I finally picked up Dan Brown's The Da Vinci Code cheap at a used booksale and read it. I had been curious to see for myself why, on the one hand, did writers slam the book as atrocious writing, while on the other hand, it was a worldwide best-seller. If it was so bad, how could it appeal to so many people?

No, it wasn't cumulative bad taste by the public.

Short answer: Dan Brown wrote a very well-done, tightly-plotted story that engages the reader until the end, and has a satisfactory ending.


Cons:

Brown wields the English language like a rusty tire iron. Some of his prose flat-out clunks, and there's some horrifying misplaced modifiers and abused metaphors every now and then. The worst of them popped up in the first chapter or so, which suggests that either (a) I got sucked into the story after than and didn't notice the bad prose, or (b) he wrote the first few chapters much earlier than the rest of the book (the classic "three chapters and an outline" proposal) and got better at writing later on.

I found the major history-rape much more grating than his occasionally clunky prose. There's some flat-out fiction that is presented in-story as 'fact', and that bothers me. I'm not sure why; yes, there's the worry that people will believe fiction as historical fact, yet I have no problems with science-fiction writers who put outright fiction in their stories. (No, there aren't ancient Martian civilizations with canals and never were, and sci-fi writers were and are writing them into stories well after it was known that there's no such thing on Mars. Why? Because it makes for fun stories).

Why does Brown taking the utter crack that is the Gnostic Gospels and treating it as actual secret history and theology bother me? Why does it bother me that he has a conspiracy theorist's romp with major intellectuals and secret societies of the Middle Ages and Renaissance--the same romp that several other authors who wrote stories about the Illuminati or the Cthulhu Mythos or whatever did? It didn't bother me when H. P. Lovecraft played fast and loose with certain Renaissance societies, books and characters--why does it bother me that Dan Brown did?

Pros:

The story is an engaging, tightly-plotted thriller. It's fast-paced, written in classic pulp fiction style; like Edgar Rice Burroughs, or the author of Doc Savage, he ends chapters on minor cliff-hangars and keeps the threats to our heroes constantly coming, so they--and the reader--never have time to slow down and get bored. The puzzles and codes keep that hint of mystery dangling in front of the reader--what's the big secret, how do our heroes solve this one, what's really going on?--that tantalizes and drags the reader ever deeper. Quick looks at what the 'bad guys' are doing ups the threat level to our heroes and keeps dangling the big question of 'What the heck is really going on? Who is on whose side? How are they going to escape this?' in front of the reader, encouraging him ever onward.

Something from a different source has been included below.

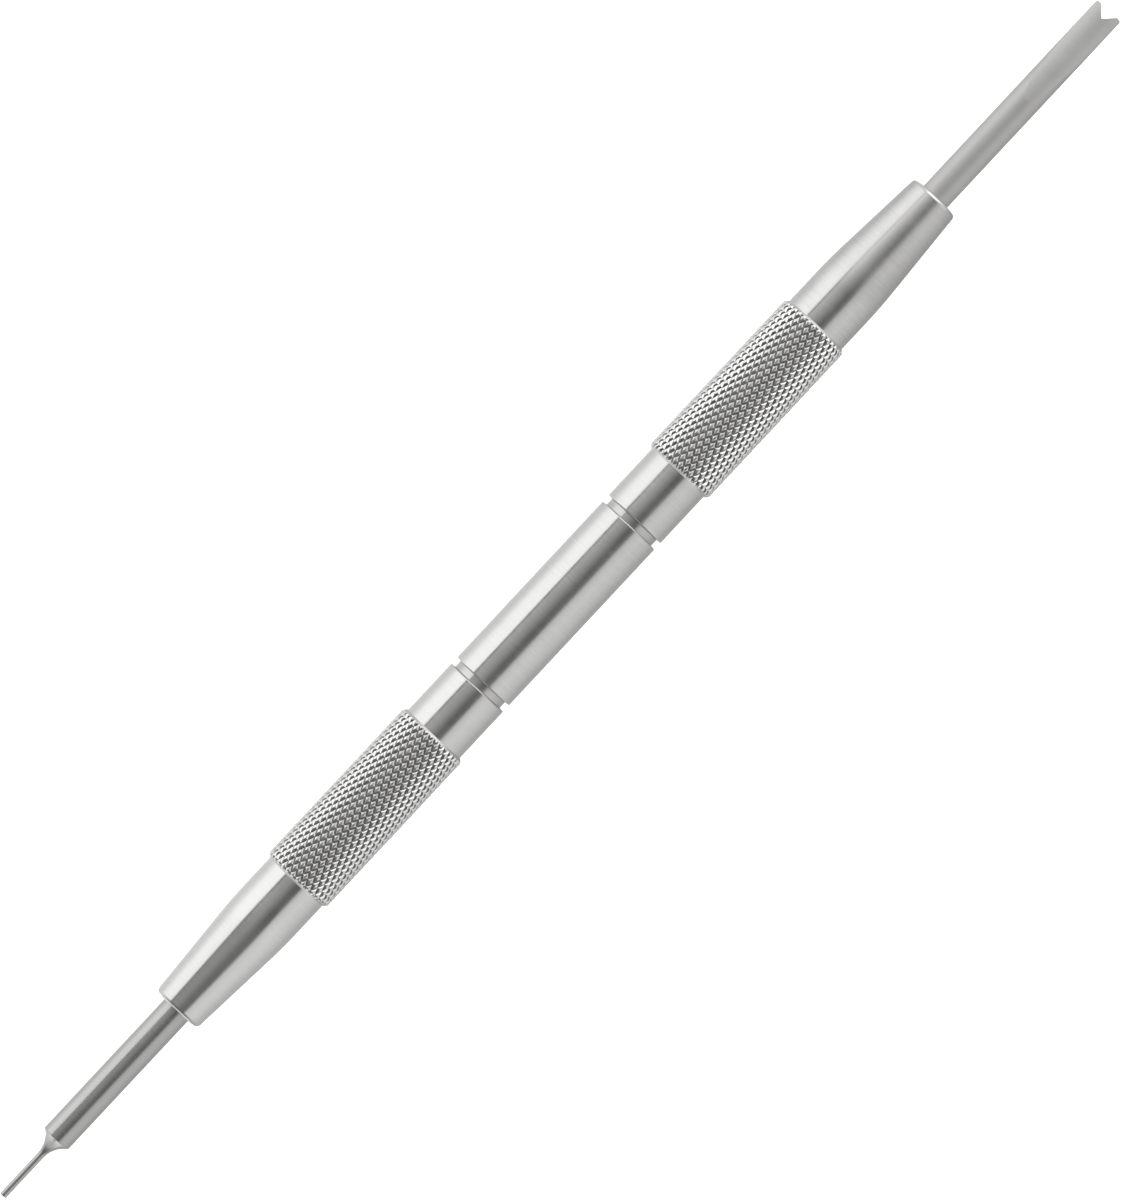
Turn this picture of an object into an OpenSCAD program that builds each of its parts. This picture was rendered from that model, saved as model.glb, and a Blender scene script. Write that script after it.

Tension ratchets up to a classic thriller climax, with things and characters turning out not to be what they seemed to be at first and our heroes confronting a ruthless, Machiavellian villain. The resolution is just about right, I think--trying to avoid spoilers, I'll say that it avoids extremes of revealing and resolving either too much or too little.

The plot twists unfold naturally from what goes before: what appeared to be an obvious, perhaps cliched situation turns out to be anything but, yet all the clues were laid in beforehand. A sharp, suspicious reader might see some of them coming, yet even I didn't see all of them--yet in retrospect, there's a certain, "Oh, of course. That all makes sense now!" That's how a well-implemented plot-twist should unfold.

Also, like a classic pulp thriller, the protagonists are male and female, and there's that whiff of romance between the pretty girl and the brave hero throughout the story, and the conclusion is also satisfactory in that regard. Dan Brown, like Burroughs and L'Amour and Doc Smith and other classic pulp-era writers understands that both men and women like a story where the hero saves the day and wins the heart of the girl.